Водитель качает головой, поглядывая то на дорогу, то на меня в зеркало заднего вида. Он не открывает рта. Видимо, понимает, что спорить и говорить «ну и что?» бесполезно.
– А северное сияние! Там панно Коровина – ему 100 лет, оно на вокзале висело, его реставрировали. И звук – лед трещит. Вы когда-нибудь слышали, как трещит ледник?
Таксист вздыхает. Он явно хотел просто доехать до точки Б, слушая свое радио. Но радио выключено, а я включена на полную мощность.
– А ненецкие художники! – несусь я дальше. – Там один парень, Панков, погиб на войне в 41-м. Ему был 31 год. А его акварели в Париже выставлялись!
– Представляю, – вдруг тихо говорит водитель.
– У меня дед на Север ходил, – продолжает он, не оборачиваясь. – На ледоколе. Я маленький был, он мне привозил всегда моржовые клыки. Необработанные. Я думал, это сувениры. А вы говорите – иконы.
Мы молчим всю оставшуюся дорогу. Я смотрю в окно на мокрые московские улицы и думаю о том, что Север на самом деле никуда не делся. Он живет в нас – в тех, кто видел, в тех, кто помнит, и даже в тех, кто просто везет незнакомую пассажирку и вспоминает деда-полярника.

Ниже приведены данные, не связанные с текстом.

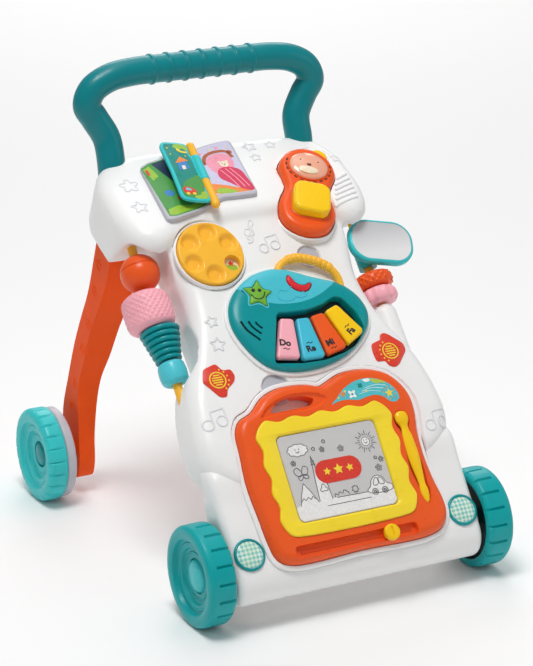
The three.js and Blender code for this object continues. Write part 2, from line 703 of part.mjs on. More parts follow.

Китайские мудрецы, чьи свитки я смотрела на выставке в Третьяковской галерее, говорили, что искусство должно радовать, а не быть источником духовного напряжения. Арктика радовать не обязана. Она испытывает. Но в этом испытании есть странная, суровая красота, ради которой художники столетиями отправлялись в «страну холода и смерти» – и возвращались с этюдами, которые сегодня смотрят на нас из музейных залов как послания из другого измерения.

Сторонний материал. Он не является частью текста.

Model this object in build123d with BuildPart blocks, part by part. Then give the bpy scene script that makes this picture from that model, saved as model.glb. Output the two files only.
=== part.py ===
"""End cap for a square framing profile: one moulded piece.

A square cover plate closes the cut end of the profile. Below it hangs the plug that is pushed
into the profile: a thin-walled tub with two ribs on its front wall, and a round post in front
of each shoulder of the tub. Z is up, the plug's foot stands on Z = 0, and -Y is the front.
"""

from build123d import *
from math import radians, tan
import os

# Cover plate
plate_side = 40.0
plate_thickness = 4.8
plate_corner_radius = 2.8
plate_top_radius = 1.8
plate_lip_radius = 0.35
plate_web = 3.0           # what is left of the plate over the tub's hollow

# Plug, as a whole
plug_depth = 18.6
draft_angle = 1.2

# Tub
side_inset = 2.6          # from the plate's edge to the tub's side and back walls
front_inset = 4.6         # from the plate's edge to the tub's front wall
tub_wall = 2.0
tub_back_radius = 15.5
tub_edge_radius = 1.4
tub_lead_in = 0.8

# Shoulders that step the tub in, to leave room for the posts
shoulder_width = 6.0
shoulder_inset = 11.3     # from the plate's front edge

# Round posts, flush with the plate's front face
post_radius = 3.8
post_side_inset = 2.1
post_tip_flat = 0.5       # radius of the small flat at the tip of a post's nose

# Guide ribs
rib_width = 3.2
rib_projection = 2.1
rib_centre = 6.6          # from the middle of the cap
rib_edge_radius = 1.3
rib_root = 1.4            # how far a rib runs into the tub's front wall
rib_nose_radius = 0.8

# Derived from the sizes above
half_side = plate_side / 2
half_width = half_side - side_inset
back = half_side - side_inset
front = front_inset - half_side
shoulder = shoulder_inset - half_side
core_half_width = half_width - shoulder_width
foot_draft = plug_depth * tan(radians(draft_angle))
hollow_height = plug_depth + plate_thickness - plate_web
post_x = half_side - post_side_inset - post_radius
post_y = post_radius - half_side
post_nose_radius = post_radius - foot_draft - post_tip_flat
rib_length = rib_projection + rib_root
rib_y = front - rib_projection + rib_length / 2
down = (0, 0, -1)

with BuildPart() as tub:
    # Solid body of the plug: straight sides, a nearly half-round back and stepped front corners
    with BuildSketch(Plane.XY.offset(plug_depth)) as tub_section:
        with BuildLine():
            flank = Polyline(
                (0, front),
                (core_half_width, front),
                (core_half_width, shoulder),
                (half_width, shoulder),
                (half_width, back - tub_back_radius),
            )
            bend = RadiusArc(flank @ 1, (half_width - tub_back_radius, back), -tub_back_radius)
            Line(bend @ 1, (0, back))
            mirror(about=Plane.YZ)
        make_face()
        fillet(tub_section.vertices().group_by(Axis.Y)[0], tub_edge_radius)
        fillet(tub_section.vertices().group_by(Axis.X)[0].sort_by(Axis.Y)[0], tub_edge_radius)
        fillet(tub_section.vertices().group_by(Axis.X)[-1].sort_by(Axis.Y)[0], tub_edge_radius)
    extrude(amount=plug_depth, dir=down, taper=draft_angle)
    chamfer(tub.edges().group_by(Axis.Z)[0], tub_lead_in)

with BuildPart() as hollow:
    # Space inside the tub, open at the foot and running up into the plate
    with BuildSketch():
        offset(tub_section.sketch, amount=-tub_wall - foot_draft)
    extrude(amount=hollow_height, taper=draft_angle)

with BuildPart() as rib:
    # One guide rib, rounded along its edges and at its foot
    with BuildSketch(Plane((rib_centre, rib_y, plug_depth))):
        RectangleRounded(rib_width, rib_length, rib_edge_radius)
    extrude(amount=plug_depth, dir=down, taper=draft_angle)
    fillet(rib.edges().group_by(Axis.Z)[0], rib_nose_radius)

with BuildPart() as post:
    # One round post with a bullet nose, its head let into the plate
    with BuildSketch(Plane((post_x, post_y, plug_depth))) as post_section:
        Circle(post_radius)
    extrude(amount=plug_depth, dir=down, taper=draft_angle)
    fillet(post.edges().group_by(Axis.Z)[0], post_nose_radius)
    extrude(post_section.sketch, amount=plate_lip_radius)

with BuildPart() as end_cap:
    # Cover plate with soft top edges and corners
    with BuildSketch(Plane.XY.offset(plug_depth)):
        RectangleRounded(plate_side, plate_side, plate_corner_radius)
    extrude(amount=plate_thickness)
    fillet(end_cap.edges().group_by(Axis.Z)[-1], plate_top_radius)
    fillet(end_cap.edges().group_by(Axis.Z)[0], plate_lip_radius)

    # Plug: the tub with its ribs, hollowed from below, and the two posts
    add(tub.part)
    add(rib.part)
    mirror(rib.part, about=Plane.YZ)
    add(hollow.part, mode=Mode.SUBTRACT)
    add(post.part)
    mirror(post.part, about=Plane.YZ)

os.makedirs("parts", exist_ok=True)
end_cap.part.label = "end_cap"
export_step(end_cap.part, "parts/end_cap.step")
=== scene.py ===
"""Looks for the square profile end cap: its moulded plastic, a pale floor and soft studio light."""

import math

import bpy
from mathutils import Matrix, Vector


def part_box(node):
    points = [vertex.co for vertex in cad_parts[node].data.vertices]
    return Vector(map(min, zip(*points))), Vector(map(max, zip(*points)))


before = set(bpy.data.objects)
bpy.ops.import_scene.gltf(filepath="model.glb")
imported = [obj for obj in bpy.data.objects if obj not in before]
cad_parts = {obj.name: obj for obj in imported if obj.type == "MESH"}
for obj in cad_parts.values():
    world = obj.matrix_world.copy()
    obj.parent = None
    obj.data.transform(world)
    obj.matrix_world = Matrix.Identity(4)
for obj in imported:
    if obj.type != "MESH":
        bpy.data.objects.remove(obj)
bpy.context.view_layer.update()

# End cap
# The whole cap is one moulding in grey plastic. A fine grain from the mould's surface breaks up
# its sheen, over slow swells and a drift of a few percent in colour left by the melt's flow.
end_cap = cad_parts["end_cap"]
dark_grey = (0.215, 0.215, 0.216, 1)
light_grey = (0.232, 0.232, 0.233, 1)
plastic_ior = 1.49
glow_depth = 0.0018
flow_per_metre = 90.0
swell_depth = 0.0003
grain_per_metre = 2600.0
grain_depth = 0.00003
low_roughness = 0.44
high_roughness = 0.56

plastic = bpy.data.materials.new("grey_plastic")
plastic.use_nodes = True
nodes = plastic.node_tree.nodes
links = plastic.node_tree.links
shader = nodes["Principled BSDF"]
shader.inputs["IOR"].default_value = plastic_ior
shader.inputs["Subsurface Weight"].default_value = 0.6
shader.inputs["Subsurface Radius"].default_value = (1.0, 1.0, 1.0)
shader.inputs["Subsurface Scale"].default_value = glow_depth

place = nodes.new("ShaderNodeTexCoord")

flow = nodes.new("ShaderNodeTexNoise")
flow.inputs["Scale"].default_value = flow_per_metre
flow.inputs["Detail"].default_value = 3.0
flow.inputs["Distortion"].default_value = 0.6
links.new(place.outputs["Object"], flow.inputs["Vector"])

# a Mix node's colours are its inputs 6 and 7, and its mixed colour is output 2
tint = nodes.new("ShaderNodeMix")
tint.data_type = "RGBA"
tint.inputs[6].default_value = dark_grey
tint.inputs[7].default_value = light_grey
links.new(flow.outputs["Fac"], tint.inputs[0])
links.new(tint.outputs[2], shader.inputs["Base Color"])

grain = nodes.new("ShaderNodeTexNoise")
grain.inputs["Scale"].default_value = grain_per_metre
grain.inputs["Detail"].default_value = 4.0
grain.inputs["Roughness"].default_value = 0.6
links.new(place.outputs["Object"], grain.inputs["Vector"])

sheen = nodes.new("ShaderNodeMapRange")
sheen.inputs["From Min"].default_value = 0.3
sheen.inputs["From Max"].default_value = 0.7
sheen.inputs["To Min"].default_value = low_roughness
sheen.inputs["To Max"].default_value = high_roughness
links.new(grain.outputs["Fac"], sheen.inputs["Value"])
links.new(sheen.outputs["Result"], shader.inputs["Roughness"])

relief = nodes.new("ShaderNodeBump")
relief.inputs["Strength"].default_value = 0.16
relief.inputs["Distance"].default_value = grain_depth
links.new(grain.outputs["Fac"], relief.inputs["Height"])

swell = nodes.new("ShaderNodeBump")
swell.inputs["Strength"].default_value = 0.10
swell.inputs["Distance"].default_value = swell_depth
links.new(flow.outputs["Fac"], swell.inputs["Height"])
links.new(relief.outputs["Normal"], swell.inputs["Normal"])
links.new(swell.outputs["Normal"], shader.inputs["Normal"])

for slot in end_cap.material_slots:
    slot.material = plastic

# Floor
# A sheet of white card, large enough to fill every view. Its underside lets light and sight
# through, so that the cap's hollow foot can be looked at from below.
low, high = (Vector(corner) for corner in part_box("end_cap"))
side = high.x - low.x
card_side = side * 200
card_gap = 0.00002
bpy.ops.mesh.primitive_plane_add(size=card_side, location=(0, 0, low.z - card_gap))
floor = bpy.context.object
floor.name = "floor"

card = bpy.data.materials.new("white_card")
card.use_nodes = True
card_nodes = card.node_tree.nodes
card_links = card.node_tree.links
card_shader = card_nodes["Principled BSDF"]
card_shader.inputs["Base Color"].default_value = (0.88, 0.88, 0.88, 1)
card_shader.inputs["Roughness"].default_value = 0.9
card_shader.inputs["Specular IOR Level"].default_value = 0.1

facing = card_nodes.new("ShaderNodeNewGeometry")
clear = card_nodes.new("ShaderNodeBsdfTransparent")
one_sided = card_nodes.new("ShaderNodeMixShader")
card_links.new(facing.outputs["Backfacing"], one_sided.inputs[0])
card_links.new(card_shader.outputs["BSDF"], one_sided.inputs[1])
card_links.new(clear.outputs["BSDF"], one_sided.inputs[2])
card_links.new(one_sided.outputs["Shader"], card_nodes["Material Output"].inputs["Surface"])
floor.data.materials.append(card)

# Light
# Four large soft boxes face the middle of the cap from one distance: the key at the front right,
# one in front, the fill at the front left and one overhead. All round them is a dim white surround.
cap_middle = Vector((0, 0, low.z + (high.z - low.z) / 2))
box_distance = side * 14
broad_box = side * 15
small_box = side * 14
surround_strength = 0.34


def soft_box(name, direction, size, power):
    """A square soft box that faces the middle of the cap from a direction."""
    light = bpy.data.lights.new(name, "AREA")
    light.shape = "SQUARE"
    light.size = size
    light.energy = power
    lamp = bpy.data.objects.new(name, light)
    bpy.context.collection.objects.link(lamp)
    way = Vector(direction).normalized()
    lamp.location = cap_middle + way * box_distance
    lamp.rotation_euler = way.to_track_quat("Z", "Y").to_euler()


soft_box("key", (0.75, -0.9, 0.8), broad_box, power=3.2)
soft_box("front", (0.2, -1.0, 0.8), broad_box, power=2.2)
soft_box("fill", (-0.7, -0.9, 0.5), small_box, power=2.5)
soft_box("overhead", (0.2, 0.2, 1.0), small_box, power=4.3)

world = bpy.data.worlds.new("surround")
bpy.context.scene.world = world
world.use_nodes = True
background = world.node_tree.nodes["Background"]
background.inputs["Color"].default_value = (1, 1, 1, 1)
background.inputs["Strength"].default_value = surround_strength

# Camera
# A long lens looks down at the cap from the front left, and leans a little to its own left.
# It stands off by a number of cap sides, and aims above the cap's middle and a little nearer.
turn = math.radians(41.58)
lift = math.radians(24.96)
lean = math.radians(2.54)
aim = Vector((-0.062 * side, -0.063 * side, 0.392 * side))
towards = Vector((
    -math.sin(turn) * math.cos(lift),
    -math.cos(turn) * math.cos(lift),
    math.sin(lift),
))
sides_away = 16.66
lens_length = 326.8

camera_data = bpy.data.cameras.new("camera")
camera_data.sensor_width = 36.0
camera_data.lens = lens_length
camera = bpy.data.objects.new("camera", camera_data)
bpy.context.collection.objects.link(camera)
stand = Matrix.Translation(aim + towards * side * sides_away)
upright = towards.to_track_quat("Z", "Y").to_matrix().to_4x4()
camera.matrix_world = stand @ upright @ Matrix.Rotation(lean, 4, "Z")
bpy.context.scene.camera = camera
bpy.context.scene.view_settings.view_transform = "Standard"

Приехали. Я выхожу потихоньку, чтобы не поскользнуться, и вдруг таксист опускает стекло: «А где выставка?» Отвечаю, он кивает и уезжает. Остаюсь под московским небом. Кажется, я-таки донесла культуру до масс. Или хотя бы до одного человека, который, может быть, в выходной поедет смотреть на ледник Третьякова, которого больше нет, и на иконы из рыбьего зуба, которые есть.
До 21 июня он успеет. И, возможно, он найдет в этом пространстве что-то свое – тот самый «третий язык», на котором лед говорит с человеком. Даже далеко от страны снега и вселенского холода.